The action continued further with a march in the rain from Railroad Square to the Florida Board of Governors meeting at Florida A&M University, a public, historically Black university in Florida. Ten organizers went into the meeting and held a silent sit-in demonstration, while the rest of the crowd rallied outside and chanted, “Racist, sexist, anti-gay – Ron DeSantis, go away!”
The Board of Governors, a body of 17 CEOs and experts (14 of whom are appointed by the Florida governor) who oversee the operations of the Florida State University System, later voted to approve a regulation enabling HB 999’s post-tenure review stipulation.
Alivia Kalin of University of North Florida led the crowd in a callout of the Board of Governors shortly before the meeting, as they said, “You want to ban books? To defund DEI programs? To punish teachers for teaching diversity? Shame! Don’t you dare erase religious history, deaf history, and don’t you dare erase disabled history!”
Silva also remarked, “DeSantis calls the teaching of Black history 'indoctrination.' The real indoctrination is teaching a white supremacist vision of history. Not only is it erasing the brutal history of slavery, it’s erasing the valiant efforts of abolitionists to eventually end it. It’s erasing the truth of the Jim Crow South, and all the people who lost their lives in the fight to end segregation. He wants to erase history so that we can’t see how some things haven’t really changed, and that we still live in a very racist society. But we are here to say: Black history is here to stay!”

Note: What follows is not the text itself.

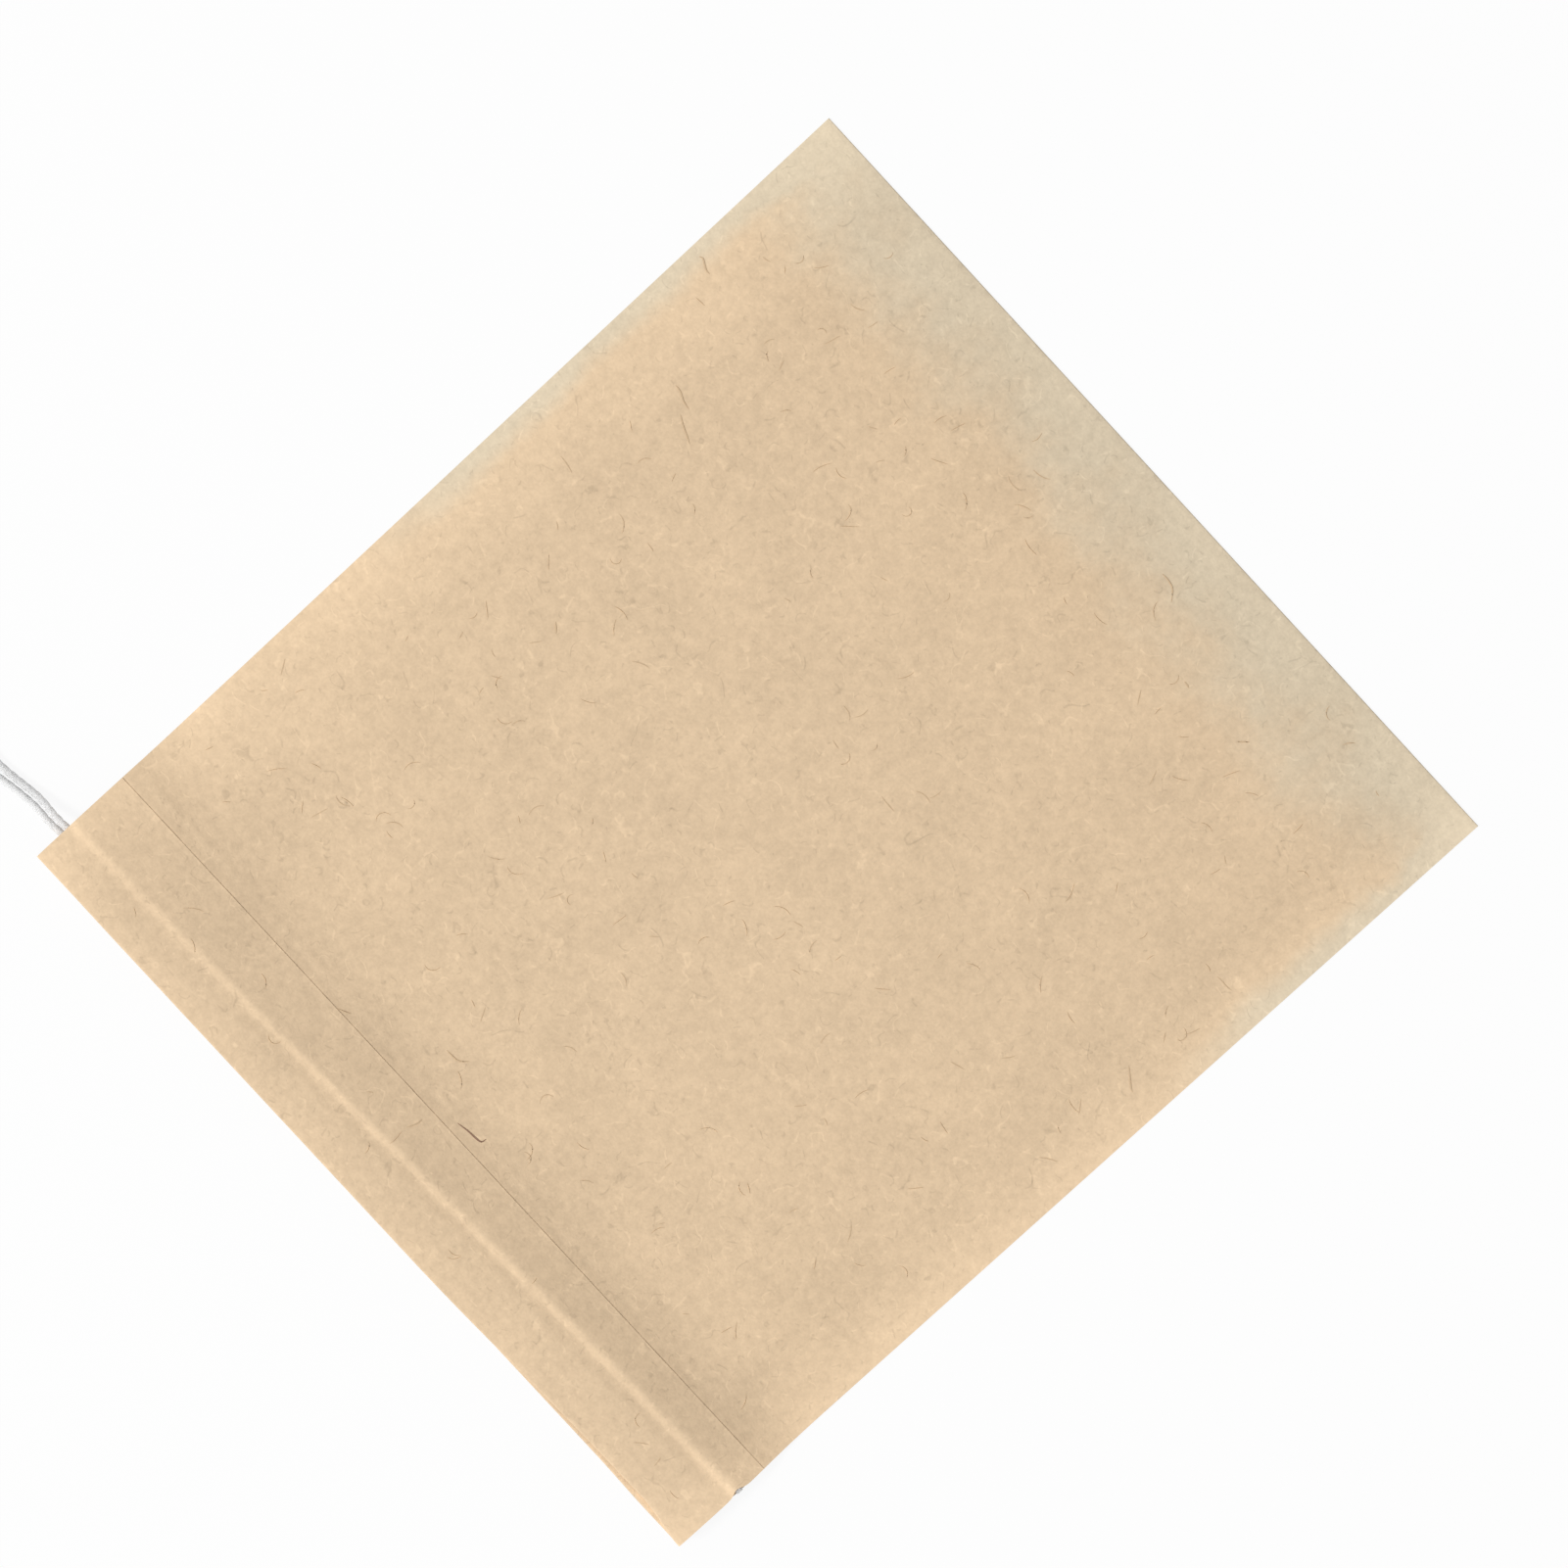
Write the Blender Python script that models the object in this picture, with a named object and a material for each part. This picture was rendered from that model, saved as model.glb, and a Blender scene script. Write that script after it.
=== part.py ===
"""Drawstring tea bag of unbleached filter paper, empty and lying flat.

One sheet is folded at the bottom, sealed along both sides and hemmed outwards at the mouth.
One cord runs through the front and the back hem, with both ends caught in the right seal.
Its middle leaves the hems at the left as a pull loop, which is gathered into a small coil.

+X runs along the mouth, +Y from the mouth to the bottom fold, and +Z is up, off the front panel.
The origin is at the middle of the bag, on the surface that it lies on.
"""

import math

import bpy
from mathutils import Vector

MM = 0.001

# The sheet
BAG_WIDTH = 70 * MM
BAG_LENGTH = 80 * MM
PAPER = 0.12 * MM
SEAL_WIDTH = 4.4 * MM
POCKET_GAP = 0.25 * MM
SEALED_GAP = 0.06 * MM
BLEND_WIDTH = 5 * MM

# The hems, by their depth from the mouth
FRONT_HEM = 8.9 * MM
HEM_OFFSET = 1.35 * MM
GLUE_WIDTH = 0.55 * MM
GLUED_GAP = 0.03 * MM
FOLD_WALL = 0.3 * MM
RAW_EDGE = 0.04 * MM
MOUTH_ROOM = 0.3 * MM
LIP_STEP_LEFT = 0.1 * MM
LIP_STEP_RIGHT = 0.6 * MM
LIP_DROP = 0.02 * MM
RIDGE_SHARE = 0.573
RIDGE_SWING = 1.2 * MM
RUN_OFFSET = 0.8 * MM
CREST_SHARE = 0.38
DRAPE_LENGTH = 12 * MM
FLAP_RELIEF = 4 * MM

# The cord
CORD = 0.6 * MM
CORD_ROOM = 0.2 * MM
TOUCH_GAP = 0.3 * MM
FLOOR_GAP = 0.05 * MM
HEM_SPACING = 5 * CORD
LOOP_SPACING = 2.5 * CORD
JOIN_DEPTH = 1 * MM
END_INSET = 0.1 * MM

# The pull loop's strands, in millimetres out from the left side and across towards the bottom fold,
# from the middle between their exits, with their shares of the fall from the hem and the climb to the coil
UPPER_ROUTE = ((1.7, -0.1), (3.8, -0.35), (6.47, -0.76), (8.7, -0.83), (10.86, -0.29), (12.69, 0.74))
LOWER_ROUTE = ((1.7, -0.9), (3.8, -1.15), (6.33, -1.54), (8.45, -2.23), (10.29, -3.48), (11.66, -5.08))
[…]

Even in the wake of the Board of Governors’ decision, and the swift advancement of HB 999 through committee, SDS and its allies refuse to back down. As the rally’s emcee Cas Casanova from FSU SDS reminded the crowd, “every freedom we have now exists because we fought for it,” and as Jason Carles from FSU SDS remarked, “even if HB 999 becomes law, the power we have gained from our education, and the will to fight for that education, can never be taken from us.”